-- Begin --
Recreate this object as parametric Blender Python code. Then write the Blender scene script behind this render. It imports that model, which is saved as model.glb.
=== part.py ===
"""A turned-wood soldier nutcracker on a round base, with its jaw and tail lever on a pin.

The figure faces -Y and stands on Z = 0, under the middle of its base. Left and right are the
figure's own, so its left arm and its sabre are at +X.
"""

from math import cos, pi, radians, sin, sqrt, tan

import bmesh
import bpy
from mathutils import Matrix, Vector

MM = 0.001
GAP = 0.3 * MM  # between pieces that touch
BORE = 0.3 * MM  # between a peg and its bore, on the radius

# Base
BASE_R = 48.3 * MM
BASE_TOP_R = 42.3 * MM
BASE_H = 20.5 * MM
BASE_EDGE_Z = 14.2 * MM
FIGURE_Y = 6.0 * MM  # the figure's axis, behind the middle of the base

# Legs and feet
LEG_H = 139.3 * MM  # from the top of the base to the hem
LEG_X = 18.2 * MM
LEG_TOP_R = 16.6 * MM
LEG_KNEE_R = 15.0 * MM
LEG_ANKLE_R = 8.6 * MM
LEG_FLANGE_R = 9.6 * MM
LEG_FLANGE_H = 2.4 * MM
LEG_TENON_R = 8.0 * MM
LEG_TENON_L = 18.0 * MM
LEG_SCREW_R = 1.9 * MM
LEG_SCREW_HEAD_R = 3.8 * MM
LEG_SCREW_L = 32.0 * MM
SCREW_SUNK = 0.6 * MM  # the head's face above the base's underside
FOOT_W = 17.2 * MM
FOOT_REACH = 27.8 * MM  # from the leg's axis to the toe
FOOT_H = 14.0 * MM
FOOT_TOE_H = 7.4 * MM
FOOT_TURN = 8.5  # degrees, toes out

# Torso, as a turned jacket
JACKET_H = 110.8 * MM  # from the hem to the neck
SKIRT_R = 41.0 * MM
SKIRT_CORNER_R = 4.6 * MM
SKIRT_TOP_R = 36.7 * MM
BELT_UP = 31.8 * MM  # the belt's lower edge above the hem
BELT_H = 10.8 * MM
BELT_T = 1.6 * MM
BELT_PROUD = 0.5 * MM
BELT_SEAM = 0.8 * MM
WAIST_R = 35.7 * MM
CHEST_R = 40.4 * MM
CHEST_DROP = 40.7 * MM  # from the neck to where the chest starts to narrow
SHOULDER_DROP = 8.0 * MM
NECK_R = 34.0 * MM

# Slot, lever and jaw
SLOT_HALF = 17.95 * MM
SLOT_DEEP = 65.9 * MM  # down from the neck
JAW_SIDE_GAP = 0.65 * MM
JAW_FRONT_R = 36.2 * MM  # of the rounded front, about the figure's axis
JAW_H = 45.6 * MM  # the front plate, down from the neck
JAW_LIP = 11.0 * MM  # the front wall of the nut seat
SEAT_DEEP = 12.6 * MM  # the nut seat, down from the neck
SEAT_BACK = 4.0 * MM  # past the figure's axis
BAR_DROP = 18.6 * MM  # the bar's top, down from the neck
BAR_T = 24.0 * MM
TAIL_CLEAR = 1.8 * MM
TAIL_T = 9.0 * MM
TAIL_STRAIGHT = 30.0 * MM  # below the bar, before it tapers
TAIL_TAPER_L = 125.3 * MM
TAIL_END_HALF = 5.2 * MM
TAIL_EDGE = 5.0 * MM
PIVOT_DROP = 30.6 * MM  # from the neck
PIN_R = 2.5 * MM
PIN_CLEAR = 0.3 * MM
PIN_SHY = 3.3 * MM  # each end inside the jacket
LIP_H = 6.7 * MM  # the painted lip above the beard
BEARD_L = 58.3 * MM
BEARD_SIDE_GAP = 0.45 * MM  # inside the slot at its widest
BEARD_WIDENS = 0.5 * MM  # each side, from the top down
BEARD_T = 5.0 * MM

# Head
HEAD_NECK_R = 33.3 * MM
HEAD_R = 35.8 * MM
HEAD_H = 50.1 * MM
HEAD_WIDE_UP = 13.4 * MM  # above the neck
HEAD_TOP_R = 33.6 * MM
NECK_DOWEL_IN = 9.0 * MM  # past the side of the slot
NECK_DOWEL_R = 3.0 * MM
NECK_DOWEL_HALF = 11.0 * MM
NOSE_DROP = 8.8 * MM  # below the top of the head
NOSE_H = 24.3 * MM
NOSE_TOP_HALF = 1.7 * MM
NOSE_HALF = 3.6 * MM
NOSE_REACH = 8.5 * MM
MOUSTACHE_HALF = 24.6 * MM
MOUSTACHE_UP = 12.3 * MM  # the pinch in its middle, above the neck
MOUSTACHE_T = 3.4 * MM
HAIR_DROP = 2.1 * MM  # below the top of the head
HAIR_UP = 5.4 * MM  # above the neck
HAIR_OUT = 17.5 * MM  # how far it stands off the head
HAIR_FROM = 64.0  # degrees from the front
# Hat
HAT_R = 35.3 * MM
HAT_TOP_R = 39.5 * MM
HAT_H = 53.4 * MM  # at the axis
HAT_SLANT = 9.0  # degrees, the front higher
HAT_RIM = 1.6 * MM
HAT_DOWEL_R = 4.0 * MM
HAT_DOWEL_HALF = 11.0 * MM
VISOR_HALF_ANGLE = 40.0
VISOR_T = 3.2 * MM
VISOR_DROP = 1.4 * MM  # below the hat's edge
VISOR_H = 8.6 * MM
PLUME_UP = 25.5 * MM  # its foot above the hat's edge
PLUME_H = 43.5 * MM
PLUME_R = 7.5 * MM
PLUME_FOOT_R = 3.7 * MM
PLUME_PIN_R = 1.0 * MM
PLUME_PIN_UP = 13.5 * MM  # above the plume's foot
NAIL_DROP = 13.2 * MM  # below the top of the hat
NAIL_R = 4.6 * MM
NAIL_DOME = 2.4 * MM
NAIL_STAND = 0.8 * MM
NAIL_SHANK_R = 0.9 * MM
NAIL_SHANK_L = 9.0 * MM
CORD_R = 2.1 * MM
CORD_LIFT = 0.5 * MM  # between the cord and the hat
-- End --
● What to work on
In the listing above, please print only the lines from the first one to the line where "BORE = 0.3 *" appears, exactly as written, both of those lines included.

● Response to this task
Recreate this object as parametric Blender Python code. Then write the Blender scene script behind this render. It imports that model, which is saved as model.glb.
=== part.py ===
"""A turned-wood soldier nutcracker on a round base, with its jaw and tail lever on a pin.

The figure faces -Y and stands on Z = 0, under the middle of its base. Left and right are the
figure's own, so its left arm and its sabre are at +X.
"""

from math import cos, pi, radians, sin, sqrt, tan

import bmesh
import bpy
from mathutils import Matrix, Vector

MM = 0.001
GAP = 0.3 * MM  # between pieces that touch
BORE = 0.3 * MM  # between a peg and its bore, on the radius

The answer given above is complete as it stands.